Grisard v. Hinson

Decision Date28 January 1888
Citation6 S.W. 906
PartiesGRISARD <I>v.</I> HINSON.
CourtArkansas Supreme Court

Appeal from Faulkner chancery court; D. W. CARROLL, Chancellor.

E. A. Bolton, for appellants. J. H. Harrod, for appellee.

BATTLE, J.

This action is upon a promissory note made by one Price, as the principal debtor, and by A. B. Hinson, as his surety. The defense of Hinson is that Grisard & Gist, the payees of the note, received from Price two mortgages on personal property to secure the payment of the note; and that they negligently permitted some of the property to be lost and disposed of, and thereby lost the right of action against him. On motion of Hinson, this cause was transferred, as to him, from the Faulkner circuit court, in which it was brought, to the Faulkner chancery court. Decree was rendered in favor of Hinson against Grisard & Gist, and they appealed.

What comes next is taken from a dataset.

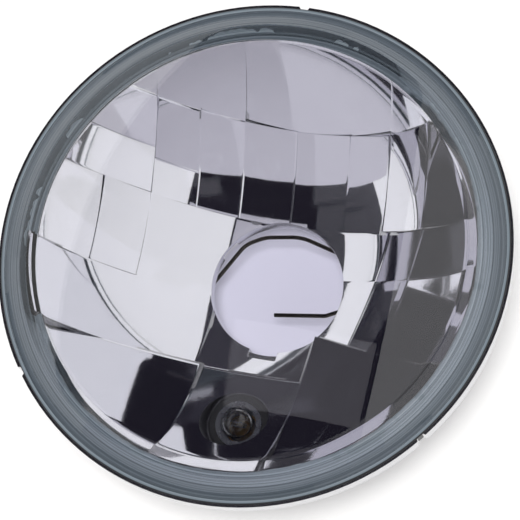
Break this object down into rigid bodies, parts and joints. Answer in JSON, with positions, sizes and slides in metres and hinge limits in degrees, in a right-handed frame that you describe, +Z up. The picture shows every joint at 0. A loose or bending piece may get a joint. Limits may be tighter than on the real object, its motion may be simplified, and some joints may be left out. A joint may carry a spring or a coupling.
{
  "type": "motorcycle headlight insert",
  "caption": "Round motorcycle headlight insert: clear domed glass sealed to a faceted mirror reflector, with a crimped lamp seat, a swinging wire lamp clip and a pilot lamp in a grommet.",
  "frame": {"origin": "on the optical axis, in the plane of the rim's rear face that seats in the headlamp shell", "axes": "+Y points backward along the optical axis, from the glass to the lamp; +Z is up, with the pilot lamp below the axis; +X is to the right, seen from the front"},
  "size_m": [0.146, 0.0734, 0.146],
  "materials": {
    "lens_glass": "clear pressed glass",
    "sealing_compound": "black sealing compound",
    "aluminised_steel": "deep drawn steel with a lacquered aluminium mirror coating",
    "zinc_plated_steel": "bright zinc plated steel sheet",
    "spring_steel": "oiled spring steel wire",
    "grommet_rubber": "moulded black rubber",
    "brass": "plain brass",
    "bulb_glass": "clear blown glass",
    "tungsten": "coiled tungsten wire",
    "black_glass": "fused black glass",
    "solder": "soft solder",
    "laminated_board": "brown laminated paper board"
  },
  "bodies": {
    "insert": {"lens": "lens_glass", "sealant": "sealing_compound", "reflector": "aluminised_steel", "lamp_seat": "zinc_plated_steel", "clip_bracket": "zinc_plated_steel", "bracket_rivet": "zinc_plated_steel", "clip_catch": "zinc_plated_steel", "catch_rivet": "zinc_plated_steel", "pilot_grommet": "grommet_rubber", "pilot_socket": "zinc_plated_steel", "pilot_cap": "brass", "pilot_glass": "bulb_glass", "pilot_stem": "bulb_glass", "pilot_filament": "tungsten", "pilot_cap_insulator": "black_glass", "pilot_cap_contact": "solder", "socket_insulator": "laminated_board", "socket_plunger": "brass", "plunger_spring": "spring_steel", "live_terminal": "brass", "earth_terminal": "zinc_plated_steel"},
    "clip": {"lamp_clip": "spring_steel"}
  },
  "joints": [
    {"name": "clip_swing", "type": "hinge", "parent": "insert", "child": "clip", "pos_m": [-0.0248, 0.0411, 0], "axis": [0, 0, 1], "range_deg": [0, 110]}
  ]
}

The evidence shows that the two mortgages were executed by Price to secure the note sued on, and his account with appellants. One was executed on the twenty-eighth of January, 1884, the date of the note, and the other on the eleventh of March, 1885. The property embraced in the first was the crops raised by Price in 1884, one mule, and some cattle and their increase; and, in the second, the crops raised by Price in 1885, and the mule and cattle. Price raised in 1884 three bales of cotton, and about sixty bushels of corn. He delivered to appellants two of these bales, which they sold, and placed the proceeds, first, to the satisfaction of his account with them for 1884, which was secured by the mortgage, and the overplus to the part payment of the note. The other bale Price sold, and used the proceeds. Price also used the corn. In 1885 he raised one bale of cotton, and about one hundred and five bushels of corn. He delivered the bale of cotton to appellants, which they sold, and applied the proceeds to the part payment of his account with them for 1885, which was secured by the second mortgage. He sold seven bushels of the corn, and used the money, and the remainder of the corn of 1885 except ten bushels. Price also sold two of the cows and one yearling described in the mortgages. The remainder of the cattle except one yearling, and the mule, and the ten bushels of corn were sold under the mortgages, and applied by appellants to the satisfaction of the account of 1885, and part payment of the note. One yearling still remains unsold, and in the possession of Price. Appellants at first refused to advance to or credit Price for 1885. Price then procured a writing from Hinson requesting them to advance to Price, on account, such things as he needed for that year, and take a mortgage on his property to secure the note and account; saying he would still remain liable or bound by the note. At the time he gave this writing he knew that Price had sold the one bale of the crop of 1884. Pursuant to this request, the second mortgage was taken.

As to the cattle sold by Price, there is no evidence that they have been lost, ceased to exist, or cannot now be sold to satisfy the mortgages. The fact they were sold does not release them from the mortgages, or show that Hinson is exonerated from any part of his liability to pay the note. As to the corn of 1884, Hinson virtually consented that appellants might permit Price to use it, when he requested them to let him have such things as he needed, in 1885. Price was a farmer, and needed the corn. When he gave the writing, Hinson knew that Price had used the one bale of the crop of 1884, and waived any advantage he might have had, if any, on account of it. Was he entitled to any relief on account of Price using and consuming 95 bushels of the corn of 1885?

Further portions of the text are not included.